Records to process:

╔══

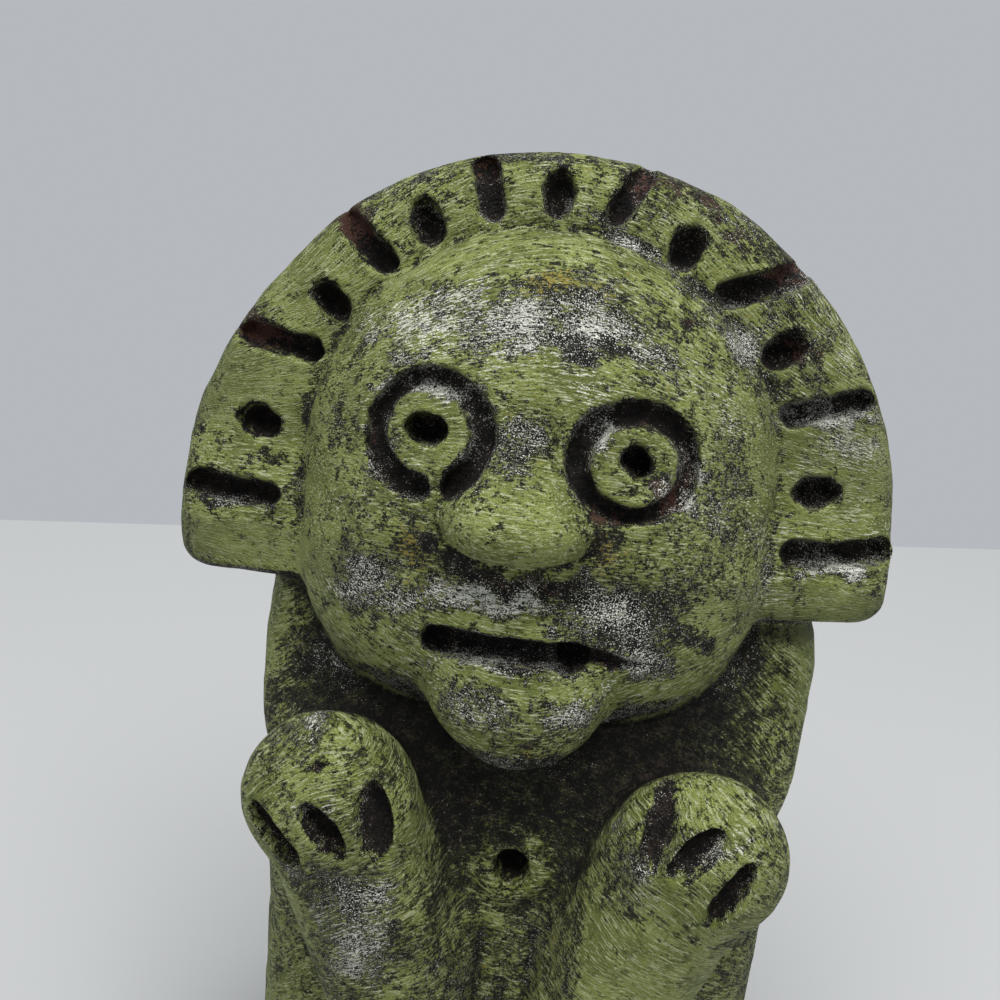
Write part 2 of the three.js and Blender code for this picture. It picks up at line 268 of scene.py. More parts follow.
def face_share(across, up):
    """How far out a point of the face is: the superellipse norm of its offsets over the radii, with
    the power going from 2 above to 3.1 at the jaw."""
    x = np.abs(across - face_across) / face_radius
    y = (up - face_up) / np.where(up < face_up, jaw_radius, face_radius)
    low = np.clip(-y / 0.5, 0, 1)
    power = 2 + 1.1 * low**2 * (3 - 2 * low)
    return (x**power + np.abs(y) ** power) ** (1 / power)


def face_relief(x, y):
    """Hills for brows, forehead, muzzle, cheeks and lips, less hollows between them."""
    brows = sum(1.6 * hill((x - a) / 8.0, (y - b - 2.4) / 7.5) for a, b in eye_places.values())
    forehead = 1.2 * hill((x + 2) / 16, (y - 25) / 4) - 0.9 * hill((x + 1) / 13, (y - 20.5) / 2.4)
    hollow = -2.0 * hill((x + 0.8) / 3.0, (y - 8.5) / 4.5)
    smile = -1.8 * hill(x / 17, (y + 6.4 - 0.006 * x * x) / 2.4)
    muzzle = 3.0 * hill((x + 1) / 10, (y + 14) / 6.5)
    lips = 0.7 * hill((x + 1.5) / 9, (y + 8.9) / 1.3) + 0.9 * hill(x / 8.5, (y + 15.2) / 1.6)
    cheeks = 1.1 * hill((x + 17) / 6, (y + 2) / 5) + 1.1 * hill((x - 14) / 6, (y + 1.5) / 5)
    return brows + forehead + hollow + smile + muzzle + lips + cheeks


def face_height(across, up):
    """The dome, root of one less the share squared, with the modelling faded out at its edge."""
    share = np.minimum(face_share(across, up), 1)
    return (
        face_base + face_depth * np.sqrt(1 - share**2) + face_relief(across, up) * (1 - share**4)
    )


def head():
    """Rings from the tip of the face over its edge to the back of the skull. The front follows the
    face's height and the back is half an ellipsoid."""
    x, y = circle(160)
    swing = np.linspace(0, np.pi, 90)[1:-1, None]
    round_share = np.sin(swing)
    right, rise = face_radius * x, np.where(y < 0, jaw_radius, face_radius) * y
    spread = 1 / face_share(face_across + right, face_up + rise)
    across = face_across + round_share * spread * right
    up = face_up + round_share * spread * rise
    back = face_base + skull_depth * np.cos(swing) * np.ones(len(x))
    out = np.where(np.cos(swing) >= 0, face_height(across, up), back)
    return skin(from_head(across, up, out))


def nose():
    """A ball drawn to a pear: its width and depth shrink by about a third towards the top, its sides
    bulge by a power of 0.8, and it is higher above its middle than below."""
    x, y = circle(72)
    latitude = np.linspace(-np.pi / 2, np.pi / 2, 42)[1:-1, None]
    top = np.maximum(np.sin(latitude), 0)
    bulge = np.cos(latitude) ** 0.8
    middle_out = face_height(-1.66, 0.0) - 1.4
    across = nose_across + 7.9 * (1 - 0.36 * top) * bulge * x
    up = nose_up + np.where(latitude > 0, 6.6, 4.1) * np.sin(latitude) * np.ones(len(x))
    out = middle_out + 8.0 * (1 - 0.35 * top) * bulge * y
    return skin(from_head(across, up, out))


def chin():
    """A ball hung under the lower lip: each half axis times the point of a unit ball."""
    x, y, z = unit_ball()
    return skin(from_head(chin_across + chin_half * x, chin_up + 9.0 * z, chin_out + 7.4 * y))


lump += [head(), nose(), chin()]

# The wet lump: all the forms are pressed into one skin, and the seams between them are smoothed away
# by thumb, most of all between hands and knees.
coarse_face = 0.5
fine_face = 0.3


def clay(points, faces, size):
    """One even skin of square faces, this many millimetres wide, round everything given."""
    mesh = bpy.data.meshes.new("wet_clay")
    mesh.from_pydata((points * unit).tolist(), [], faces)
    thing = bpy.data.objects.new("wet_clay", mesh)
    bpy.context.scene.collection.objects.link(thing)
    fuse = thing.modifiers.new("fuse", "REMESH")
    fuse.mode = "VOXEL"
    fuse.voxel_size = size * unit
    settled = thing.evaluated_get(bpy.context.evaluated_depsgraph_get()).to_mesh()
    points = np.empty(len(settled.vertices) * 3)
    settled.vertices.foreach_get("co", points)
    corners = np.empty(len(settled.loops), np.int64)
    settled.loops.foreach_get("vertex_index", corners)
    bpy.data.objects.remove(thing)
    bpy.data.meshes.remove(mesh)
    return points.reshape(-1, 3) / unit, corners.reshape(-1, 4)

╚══
╔══

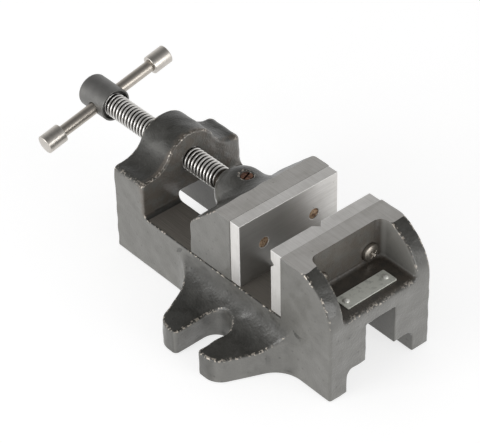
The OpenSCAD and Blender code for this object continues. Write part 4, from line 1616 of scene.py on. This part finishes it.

╚══

Written task:
Calculate how many lines of the material include the string "Write", and state that number by itself.

Expected answer:
2